Start of EXERCISE INPUTS

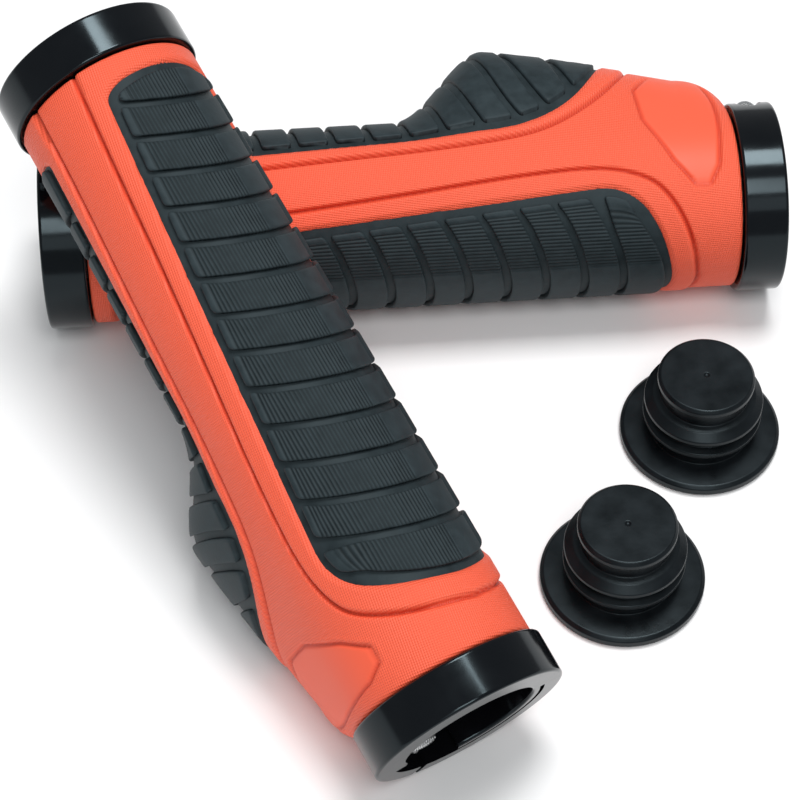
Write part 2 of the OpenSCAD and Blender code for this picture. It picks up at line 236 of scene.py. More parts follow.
def grid_quads(n, m, wrap_rows=False, wrap_cols=False):
    """Faces of a grid of n rows and m columns.

    They are turned outward where the rows follow +X and the columns follow +a.
    """
    i = np.arange(n if wrap_rows else n - 1)
    j = np.arange(m if wrap_cols else m - 1)
    i, j = np.meshgrid(i, j, indexing="ij")
    i2, j2 = (i + 1) % n, (j + 1) % m
    quads = np.stack([i * m + j, i * m + j2, i2 * m + j2, i2 * m + j], -1)
    return quads.reshape(-1, 4)


def grid_edge(n, m):
    """Rows and columns of the points round the edge of a grid, in order."""
    return ([(0, j) for j in range(m)] + [(i, m - 1) for i in range(1, n)]
            + [(n - 1, j) for j in range(m - 2, -1, -1)] + [(i, 0) for i in range(n - 2, 0, -1)])


def mesh_object(name, points, faces, material, uv=None, **marks):
    """Mesh object from points in metres and faces, smooth shaded, with a UV map in metres.

    Each mark is a value per point, kept as an attribute of that name for the material.
    """
    mesh = bpy.data.meshes.new(name)
    mesh.from_pydata(np.asarray(points).tolist(), [], [list(map(int, f)) for f in faces])
    if uv is not None:
        layer = mesh.uv_layers.new(name="surface")
        loops = np.zeros(len(mesh.loops), np.int32)
        mesh.loops.foreach_get("vertex_index", loops)
        layer.data.foreach_set("uv", np.asarray(uv, np.float32)[loops].ravel())
    for mark, values in marks.items():
        attribute = mesh.attributes.new(mark, "FLOAT", "POINT")
        attribute.data.foreach_set("value", np.asarray(values, np.float32))
    mesh.validate(verbose=False)
    mesh.materials.append(material)
    mesh.shade_smooth()
    obj = bpy.data.objects.new(name, mesh)
    bpy.context.scene.collection.objects.link(obj)
    return obj


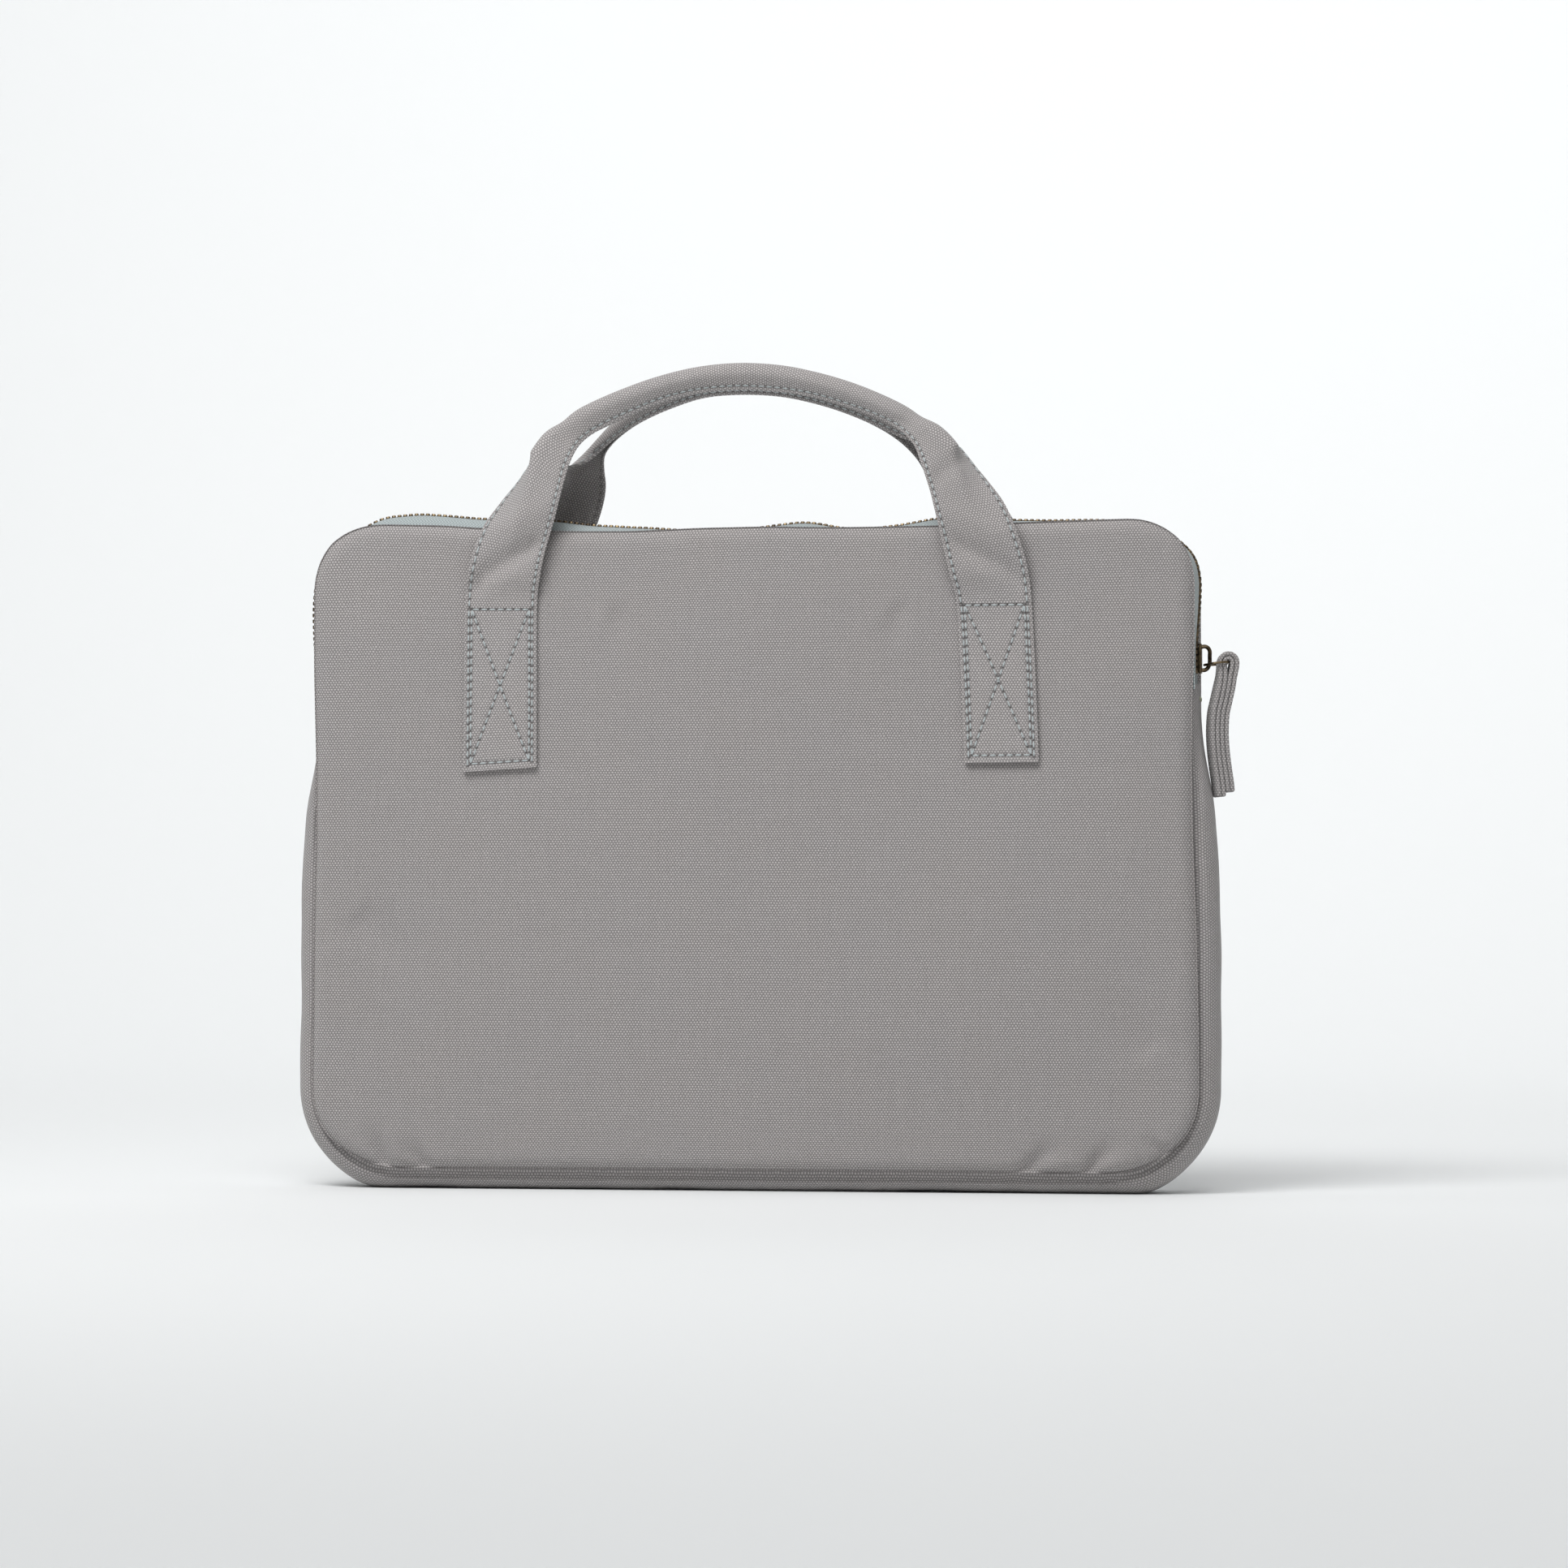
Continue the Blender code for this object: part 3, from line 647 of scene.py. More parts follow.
def panel_face(points, facing, creases):
    """Takes a swollen flat panel (x, height, depth with 0 outside) to its place, facing -1 front or 1 back."""
    x, z, inward = points[:, 0], points[:, 1], -points[:, 2]
    inset = inset_from_seam(x, z, *PANEL_OUTLINE)
    rolled = ROLL_DROP * (1 - np.sqrt(np.clip(1 - (1 - np.minimum(inset, ROLL) / ROLL) ** 2, 0, 1)))
    outside = smooth(1 - inward / (2 * MM))
    inward = inward + outside * (rolled + crease_depth(x, z, creases) * smooth(1 - rolled / ROLL_DROP))
    x, z = push_edges(x, z) if facing < 0 else (x, z)
    z = lift_base(z)
    return settle(np.stack([x, facing * (half_depth(z) - inward), z], axis=1))


def make_panel(side, facing, creases):
    pad = flat_panel(f"{side}_panel", -0.9 * MM, 90, 66)
    thicken(pad, WALL)
    x, z, height = points_of(pad).T
    by_the_seam = inset_from_seam(x, z, *PANEL_OUTLINE) < 5 * MM
    under_strap = (np.abs(np.abs(x) - 102 * MM) < 19 * MM) & (z > 0.168) & (z < 0.258)
    swell(pad, (height < -1 * MM) | by_the_seam | under_strap, 1.2 * MM)
    subdivide(pad, 1)
    put_points(pad, panel_face(points_of(pad), facing, creases))
    nodes = [f"{side}_{part}_{layer}" for layer in ("canvas", "foam") for part in ("panel", "lip")]
    hand_over(pad, panel_canvas, "canvas", *nodes)
    return pad


front_panel = make_panel("front", -1.0, FRONT_CREASES)
back_panel = make_panel("back", 1.0, BACK_CREASES)
print("panels made,", len(front_panel.data.polygons), "faces each")

# %% [markdown]
# ## At the fold line
#
# Above the fold line a panel, its tape and its teeth open outwards with the lip. No piece is bent there:
# bend_at_fold only writes a piece's place, turn and scale into its mesh.


def bend_at_fold(piece):
    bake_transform(piece)


bend_at_fold(front_panel)
bend_at_fold(back_panel)

# %% [markdown]
# ## The gusset
#
# The gusset is the padded strip round the sides and base. It bulges between its two seams, least at its
# upper ends, where it is folded under beside the zip, and it is flat where the sleeve's weight rests on it.


# %% The gusset's shape
# How far the gusset bulges at each height, in mm.
CROWN = np.array([(0, 8.8), (40, 8.8), (121, 8.8), (138, 8.0), (156, 6.5), (171, 3.9), (180, 2.3), (186, 1.6),
                  (194, 1.1), (210, 1.0)]) * MM


def gusset_crown(x, z, down):
    """How far the middle of the gusset stands out of the seam, where the outline faces this far down."""
    at_side = eased(z, *CROWN.T, 5 * MM)
    to_floor = z / np.maximum(down, 1e-3) + 0.3 * MM
    return -np.logaddexp(-at_side / MM, -to_floor / MM) * MM


# Where the gusset is pinched by its seam: the distance along it, the strength, and the width in mm.
PINCHES = [(0.2235, 0.8, 3.0), (0.262, 0.9, 3.5), (0.203, 0.6, 3.0), (0.545, 0.7, 3.5), (0.530, -0.4, 4.0)]


def wrap_gusset(points):
    """Takes the flat gusset (distance along, share across from -1 to 1, height) round the sleeve."""
    distance, across, height = points.T
    x, z, out_x, out_z = rim(distance, False)
    full = gusset_crown(x, z, -out_z)
    wavy = 0.35 * np.sin(distance / 0.0065) * np.sin(distance / 0.031 + 1.0) + 0.3 * np.sin(distance / 0.017)
    wavy = wavy * MM * 0.6 * smooth(full / (5 * MM))
    lift = 0.3 * MM * (0.5 - 0.5 * np.cos(2 * math.pi * (x + 0.02) / 0.19)) * smooth(x / 0.18 + 1)
    lift = lift * smooth(-out_z)
    for foot, pull, wide in PINCHES:
        wavy = wavy - pull * 1.6 * MM * np.exp(-(((distance - foot) / (wide * MM)) ** 2)) * across**2
    crown = full + wavy - lift
    profile = np.clip(1 - np.abs(across) ** 2.4, 0, 1) ** 0.8
    out = height + crown * profile - (3.2 * MM + 1.4 * MM * smooth(-out_z)) * (1 - profile)
    z_face = z + out_z * out
    reach = half_depth(z_face) - WALL - 0.2 * MM + 0.9 * MM * smooth(1 - full / (4 * MM))
    reach = reach + 2.4 * MM * smooth(out / (2.5 * MM))
    place = np.sign(across) * np.abs(across) ** 0.7
    return settle_gusset(np.stack([x + out_x * out, place * reach, z_face], axis=1))


def settle_gusset(points):
    settled = settle(points)
    settled[:, 2] = np.maximum(settled[:, 2], 0.0)
    return settled


def make_gusset():
    pad = cloth_cut("gusset", BASE - 8 * MM, 2 * GUSSET_HALF, 246, 14)
    flat = points_of(pad)
    flat[:, 0] += 4 * MM
    flat[:, 1] /= GUSSET_HALF
    put_points(pad, flat)
    thicken(pad, WALL - 0.8 * MM)
    subdivide(pad, 1, simple=True)
    put_points(pad, wrap_gusset(points_of(pad)))
    hand_over(pad, panel_canvas, "canvas", "gusset_canvas", "gusset_foam")
    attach(pad, "case")
    return pad


gusset = make_gusset()
print("gusset made,", len(gusset.data.polygons), "faces")

# %% [markdown]
# ## Linings and bindings
#
# Inside, each panel and the gusset are lined, and a tape binds the raw edges of each seam. They show when
# the mouth is open.


# %% Linings
def place_lining(points, facing):
    x, z, inward = points[:, 0], points[:, 1], -points[:, 2]
    return settle(np.stack([x, facing * (half_depth(z) - WALL - 0.3 * MM - inward), z], axis=1))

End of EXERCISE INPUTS

Set down verbatim only the lines between the start of the data above and the line with "and m columns.", both boundaries included.

- **RESPONSE TO THIS EXERCISE**:
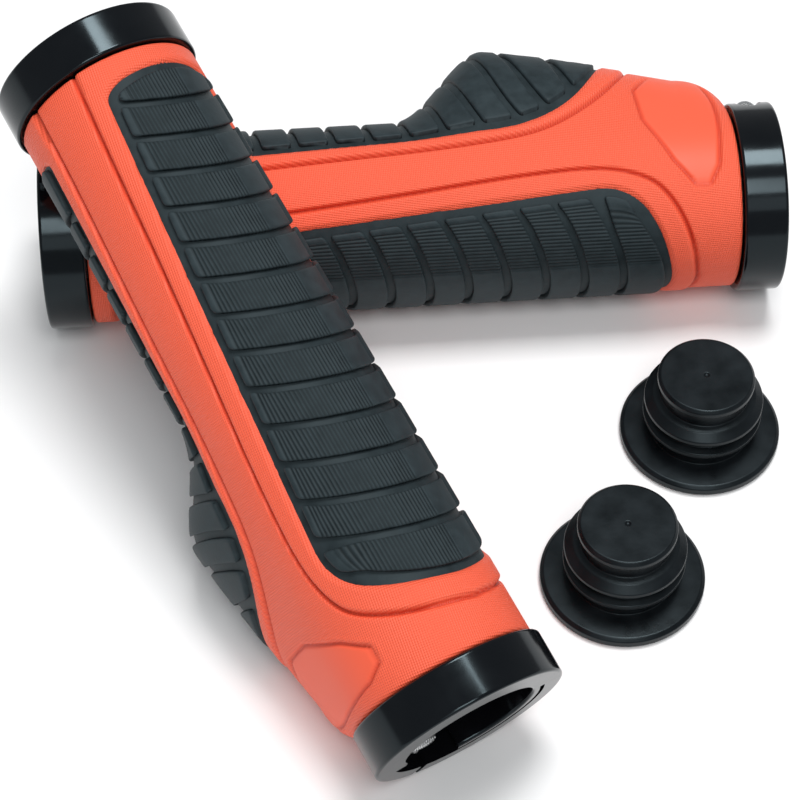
Write part 2 of the OpenSCAD and Blender code for this picture. It picks up at line 236 of scene.py. More parts follow.
def grid_quads(n, m, wrap_rows=False, wrap_cols=False):
    """Faces of a grid of n rows and m columns.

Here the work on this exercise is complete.